Joseph Roth's novels happen on the fringes of the Austro-Hungarian Empire, where people live by accident, almost; they hadn't meant to come here, or were on their way somewhere else. In Weights and Measures, Anselm Eibenschütz, formerly of the eleventh artillery regiment, is sent to a small municipality next to the Russian border as Inspector of Weights and Measures. He wanted to stay in the army but his wife, also accidental, wouldn't hear of it.
The Inspector spends much of his time in a border tavern frequented by vagrants, thieves and Russian deserters who drink mead and 99% schnapps, which is illegal, and eat sausage, horseradish and plates of salted peas, occasionally bursting into songs that, far from celebrating their new freedom, bewail instead their lost country, as they drink themselves into a stupor. 'Ja lubyl tibia', is their favourite.
I googled the song and found a rendition by Alexandra https://www.youtube.com/watch?v=vEZ3WCYCxCc. Here, suddenly, was the music, the hopelessness and diffuse yearning of my forbears, I recognised all the shifts in pace, the scoops of emotion; the border country of the Austro-Hungarian Empire was pulled back from its remoteness into my rarely revived sense of origin.
I read most of the book in a single day, in refuge from bad weather and insomnia, sinking slowly with Anselm Eibenschütz into the decay of his marriage, the vanity of his job, his infatuation with Euphemia, the gypsy girl, his decline into drink and eventual death.
Joseph Roth died of drink, in Paris, in his forties. He writes with a warm cynicism. Of the origins of the wiliest character in the story, Leibusch Jadlowker, owner of the border tavern, he says:
Rumour had it that Jadlowker had fled from Odessa because he had slain a man with a sugar-loaf. As a matter of fact it was hardly a rumour, it was almost a truth.

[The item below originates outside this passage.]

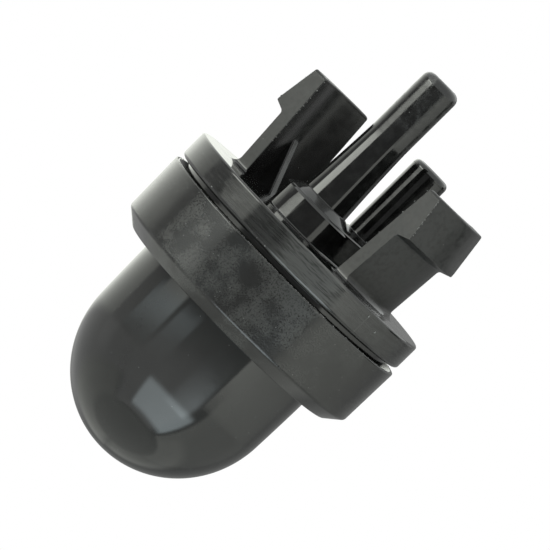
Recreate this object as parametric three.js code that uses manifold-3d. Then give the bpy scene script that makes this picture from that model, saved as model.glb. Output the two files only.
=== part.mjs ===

This is where a life is lived, between rumour and truth, in countries whose borders are permanently in a state of deliquescence. Anselm Eibenschütz wishes he'd never left the cavalry. The order of the army is such that one doesn't have to face the central void. Whereas the Inspector of Weights and Measures constantly faces the fact that no one's weights and measures are correct. The central void is everywhere.